I cannot overstate how strongly I believe that The Market is not some freaking oracle or the right way to decide any number of things that it gets tasked with all too often, but it is bonkers to suggest that there is no material difference between using a pirated artifact and doing nothing. I genuinely have a hard time believing that anybody can argue that in good faith. That it might be acceptable under some circumstances, I can get. That there should be rules that allow this under the right conditions, fine. But the idea that it is functionally identical to no action is the definition of inaccurate. I suspect that this comes back to that tendency not to think about things in terms of hundreds of millions of people taking a particular action.
That also skims over the fact that the library is a special case, that it makes ALL THE DIFFERENCE IN THE WORLD that it can only be loaned out to a small number of people or an individual at a time (if a theater could only seat one person or could seat five hundred and gave one free showing, would there be any difference in who would attend the next showing for $20/seat?).

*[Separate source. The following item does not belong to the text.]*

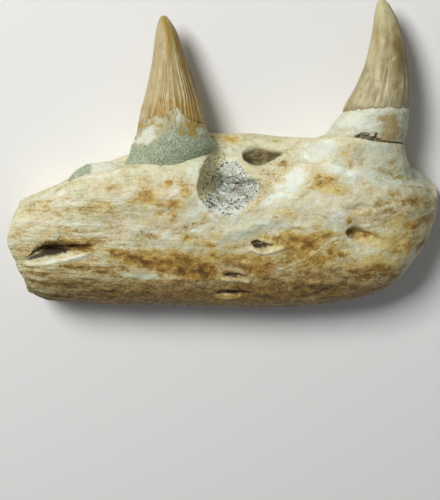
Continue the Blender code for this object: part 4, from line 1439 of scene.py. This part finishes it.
# %% The enamel material
# Middle, pale, flame, shade, foot, crest and scar colours of each crown.
REAR_ENAMEL_COLOURS = (
    (0.345, 0.255, 0.07), (0.47, 0.39, 0.21), (0.32, 0.205, 0.026), (0.195, 0.105, 0.012),
    (0.35, 0.215, 0.035), (0.60, 0.51, 0.29), (0.56, 0.47, 0.27),
)
FRONT_ENAMEL_COLOURS = (
    (0.315, 0.25, 0.095), (0.54, 0.49, 0.29), (0.52, 0.465, 0.255), (0.16, 0.10, 0.025),
    (0.25, 0.145, 0.045), (0.53, 0.485, 0.33), (0.42, 0.37, 0.22),
)


def enamel_material(name, colours, stripe_size, roughness):
    """Fossil enamel: warm layers by mask, fine stripes up the tooth, and a soft gloss."""
    middle, pale, flame, shade, foot, crest, scar = colours
    material, tree, shader = new_material(name, 0.4)
    stripes = grain_of(tree, stripe_size, (1, 14, 1), detail=5)
    mottle = grain_of(tree, 1.4, (1, 2, 1), detail=5)
    speckle = grain_of(tree, 0.3, detail=4)
    colour = layered(
        tree, middle,
        (0.5, mixed(tree, ramp_of(tree, stripes, 0.40, 0.60), middle, pale)),
        (times(tree, mask_of(tree, "Pale"), 0.85), pale),
        (times(tree, mask_of(tree, "Flame"), 0.85), flame),
        (times(tree, mask_of(tree, "Shade"), 0.80), shade),
        (broken_mask(tree, "Foot", speckle, 0.8), foot),
        (times(tree, mask_of(tree, "Crest"), 0.62), crest),
        (broken_mask(tree, "Scar", speckle, 0.8), scar),
        (times(tree, ramp_of(tree, stripes, 0.62, 0.70), 0.35), shade),
        (times(tree, ramp_of(tree, mottle, 0.52, 0.70), 0.40), shade),
    )
    value_of(tree, shader.inputs["Base Color"], colour)
    value_of(tree, shader.inputs["Roughness"], roughness_of(tree, mottle, *roughness))
    bumped(tree, shader, ((stripes, 0.06, 0.5), (speckle, 0.04, 0.6)))
    return material


RIDGED = enamel_material("enamel_ridged", REAR_ENAMEL_COLOURS, 0.5, (0.34, 0.52))
WORN = enamel_material("enamel_worn", FRONT_ENAMEL_COLOURS, 0.9, (0.46, 0.66))
add_piece("rear_crown", rear_crown, rear_masks, RIDGED, "rear_tooth_crown")
add_piece("front_crown", front_crown, front_masks, WORN, "front_tooth_crown")

# %% [markdown]
# ## The front tooth's root
# Between the enamel and the jaw stands a short, chalky collar of root. A crack runs under it:
# closed at the rear, wide and crumbled in the middle, and a clean dark line at the front.


# %% Ovals of the root and of the rock
def oval_levels(levels, places, columns):
    """Ovals about the Y axis through measured levels, as a grid."""
    x, y, z, half_x, half_z, slope_x, slope_z = along(levels, places).T[:, :, None]
    angle = np.linspace(0, 2 * math.pi, columns, endpoint=False)[None, :]
    across, deep = half_x * np.cos(angle), half_z * np.sin(angle)
    return np.stack([x + across, y + slope_x * across + slope_z * deep, z + deep], axis=-1)


# X, Y, Z of the middle, half widths in X and Z, rise for each mm of X and of Z.
ROOT_LEVELS = np.array([
    (26.9, 3.4, 8.6, 6.6, 5.4, -0.13, 0.25),
    (27.0, 4.7, 8.6, 7.3, 5.8, -0.13, 0.25),
    (27.5, 5.7, 8.6, 7.15, 5.9, -0.11, 0.26),
    (27.8, 6.7, 8.6, 7.1, 5.85, -0.08, 0.27),
    (28.35, 8.2, 8.6, 6.7, 5.75, -0.04, 0.29),
    (28.9, 9.7, 8.6, 6.25, 5.6, 0.0, 0.31),
    (29.1, 10.8, 8.6, 5.8, 5.2, 0.0, 0.31),
])
ROOT_ROWS, ROOT_COLUMNS = 110, 320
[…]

And maybe that last point is another entry for reason, or maybe it's a bad leap too far (I think we've already had a few "take your idea to its (il)logical conclusion" would-be "refutations"): If you argue that as soon as something can be loaned out by a library, it's effectively the same as being universally available for free, then we will see the immediate end of libraries, because it makes no sense to allow a work to be infinitely duplicated instantly for no compensation. And yet libraries have value, so we want to have rules which both allow the compensation of the creators of works AND allow limited use throttled so as to make it accessible for those for whom that is a reasonable tradeoff, while collecting money from those not willing to wait for availability via the library, or to jump through the particular hoops needed to use it for access. Therefore, we need a set of rules that allows for some reasonable gradient between "Every user ever must pay the original full license fee and existence can be revoked at will" and "Free for all instantly and forever."
Possibly the weirdest thing about this thread, and in some weird way hopeful (for the concept of discourse and progress), is that I think I probably find myself agreeing with Duke as often as I do in this thread (though not completely), since broadly and historically I have the impression we live on opposite ends of the spectrum where emphasizing The Market's role in societal decision making is concerned.
And in Duke's last post (EDIT: too slow, the earlier one where he referenced first assignment or whatever the proper name is) I'm reminded again of my point about arguing what we should do vs arguing what existing rules/laws apply. I believe that to be accurate, but we're talking about using a law from 1976, when even duplication had a significant barrier. We're eventually going to have to address how to appropriately compensate creators without pretending that the world hasn't changed, or trying to ban technology that changes it.
Okay: A convenient and universal micropayment system which allows users to pay that $0.03 to the original artist without paying $0.90 for advertising and administrivia. Maybe $0.05 for bandwidth and server maintenance. The same reassuring facades that require $10 to rent a movie online are the same ones (and only ones) that have the millions of dollars to pump into a blockbuster production, but are also the same ones who will only make what they are sure will be a blockbuster, because they need to recoup that $120M... No unusual ideas, characters, etc... The same reason we have near-spec cars in F1; the show is too lucrative to pass up and too expensive to leave to chance. My numbers are not well thought out, but I think the premise is good. This is part of the resistance to the payments that we make; we do not feel that we are in a free market in many ways; our choices are minimized by the entities which own the channels of distribution. This something the Internet was supposed to help with. And may yet. "Take it or leave it" is a sane legal statement of the issue of someone offering a thing for $X, but society gets to consider whether that should continue to be the case if it doesn't seem right. Contexts change.
The constraints on usage which appear unreasonable to some are part of what has created a backlash that regards almost any price as too high. Software is expensive to write in real person-hours. I'd love to see the math on small game houses. I know my cousin as part of a two-person audio software company isn't overcompensated in any bizarre way that people seem to think is just intrinsic to "owning a software company." My impression is that he makes... software developer money and works very very hard on what he loves working on, which is preferable to taking a larger-money role as a developer doing... e-commerce or what have you. I can feel the truth of the idea that folks stealing his software are cutting into his cats' emergency vet fund. That sounds silly, but I want that to sink in: I think a bunch of folks think that role means that theft might deprive him of an extra Lamborghini, when the reality is that IIRC he drives a 20-year-old Integra and has to actually think about what it costs when one of his beloved cats needs serious care. I'm sure he could drive a newer, nicer car if he cared, but it's not as though he's got so much money flying around that he'd do it on a whim. One of many issues of painting with a broad brush.